My first real macro lens (with magnification up to 1:1) and it really was a solid one. Really slow autofocus (but that doesn’t matter to me) and great quality. Had to leave when I stopped using it because of the 60 and the 180 (see above).
This was the first consumer lens introducing vibration reduction from Nikon. And as everyone (and the internet) was raving about what quality they put into a then 500€ lens, it was mine after some time. Yes, felt good (plastic, though) and delivered good results, but I hardly made use of the VR. I’d rather carry a tripod with me (or start lifting weights to be able to hold the 120-300 kinda steady) than working with this wobbly lens technology. Left for the 100-300/4.
Damn. Damn. Damn. I should’ve never gotten rid of this lens. A bit soft wide open, but still – think about having 12mm on FX today!
Trying to have sharp images with this lens was nearly impossible below f8, so the aperture was kind of useless. It was like a softener, whatever I tried. Gave it away and never missed it.
Wow, that was an amazing lens. Solid steel, real heavy. Not 1:1 but still capable of shooting the small things in life. Left because of the real 180mm Macro.
Another lens I regret giving away. As far as I remember, it was sharp and fast but at the time, I really did not use it enough. Now on FX, it would have been decent. You never know…

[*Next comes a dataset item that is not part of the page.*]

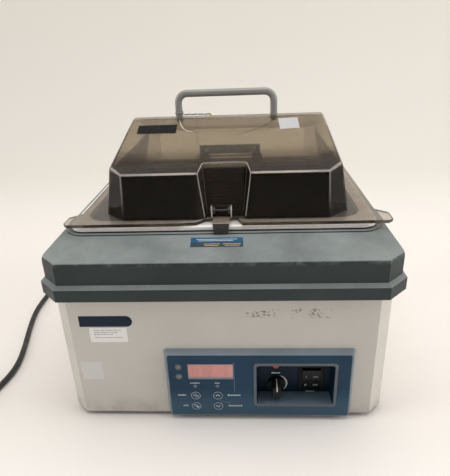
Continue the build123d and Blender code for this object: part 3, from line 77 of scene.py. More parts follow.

Coming from the same series as the 180/2.8 this zoom was really built to last. I used it for quite a while until it broke.

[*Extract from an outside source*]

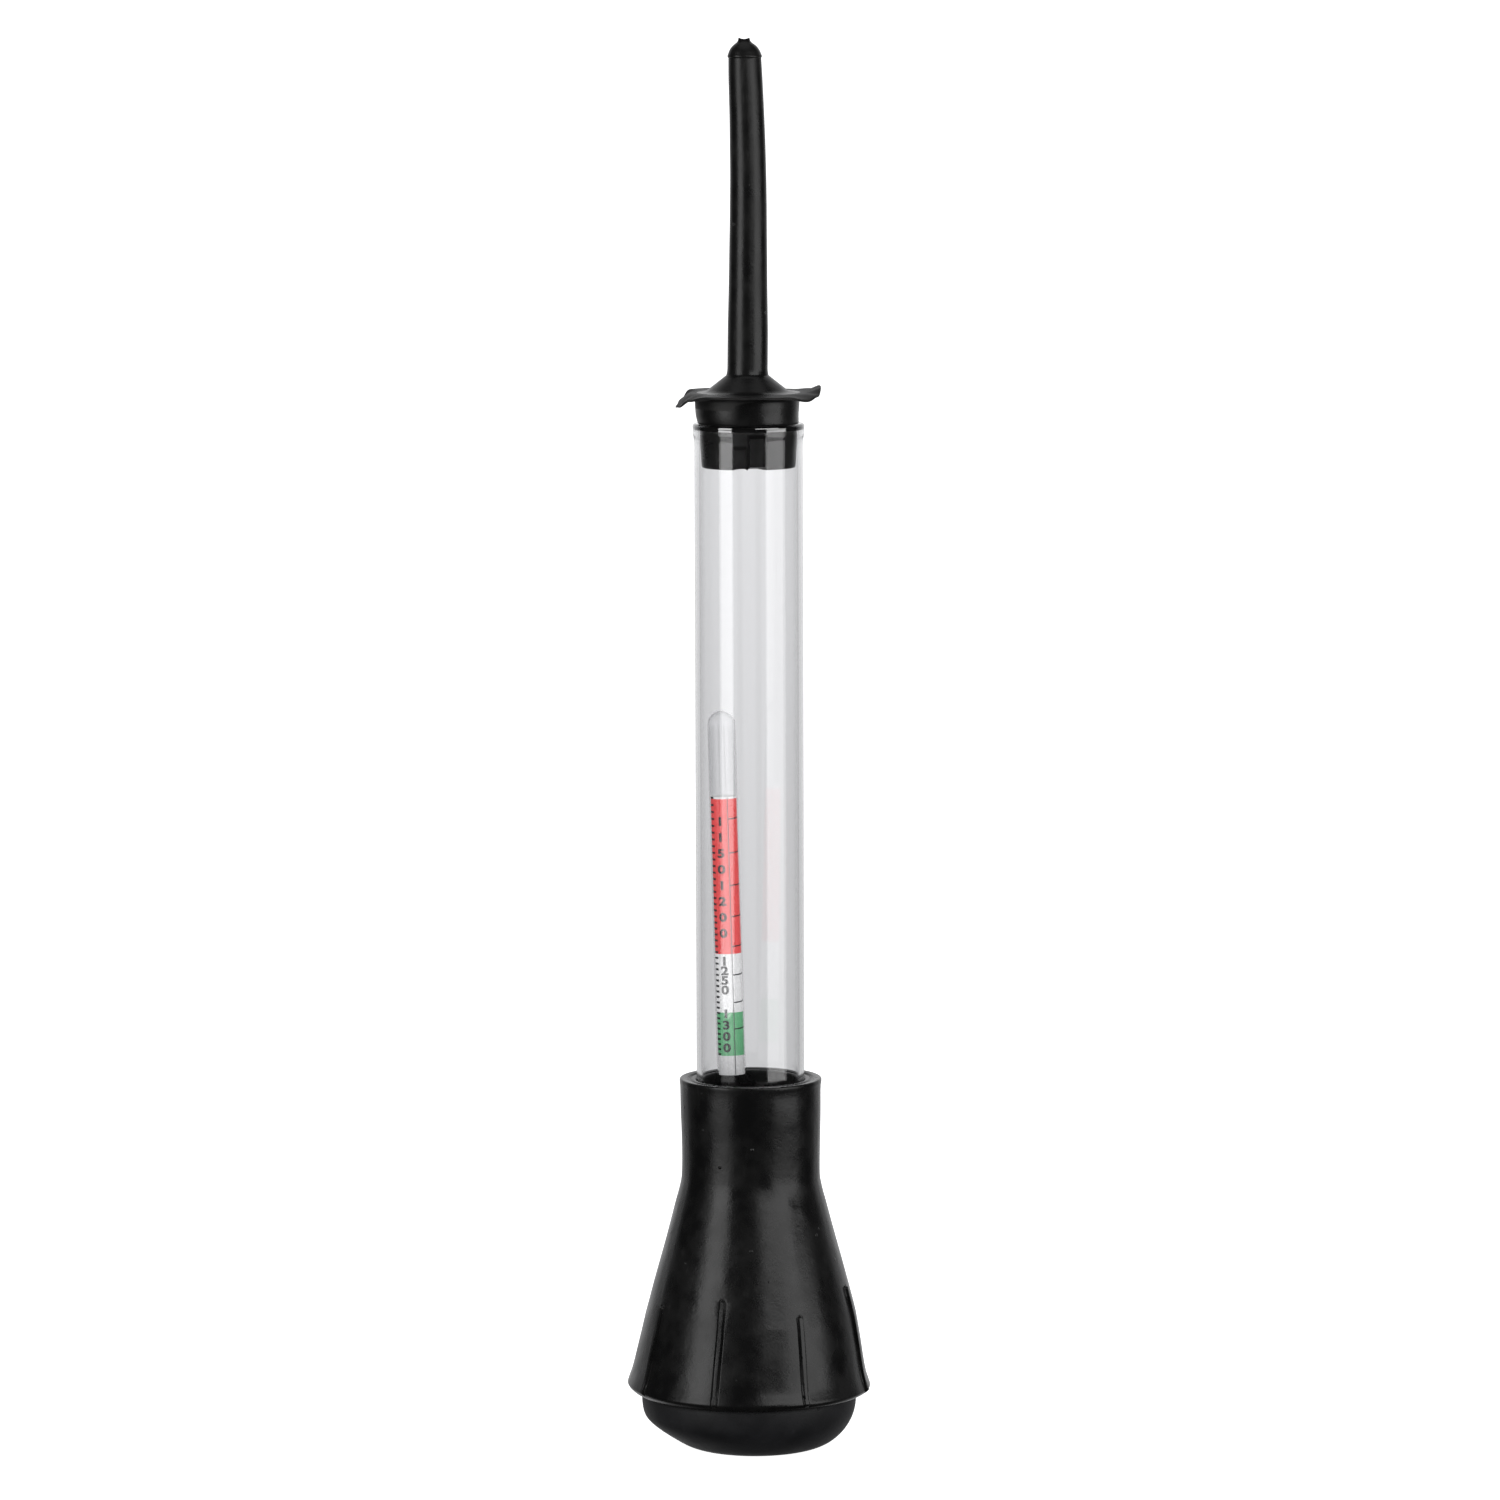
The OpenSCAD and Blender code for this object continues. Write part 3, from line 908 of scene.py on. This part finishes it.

Initially bought for film as an addition to the small 35-70 Nikkor, this zoom was part of my first SLR set. Extensive use of what was built quite well though one day resulted in the front lens falling off. Got replaced quickly. The whole lens, not just the front glass.
This one was just shortly in my bag. Not really flawless, I never liked it too much. Pretty good standard zoom on DX though, it had to go when the 28-70/2.8 from Nikon arrived.
With 50mm being a bit too long on DX, I tried this little gem. 30mm was perfect, so was the aperture. I’m a bit sorry, this was a DX only lens.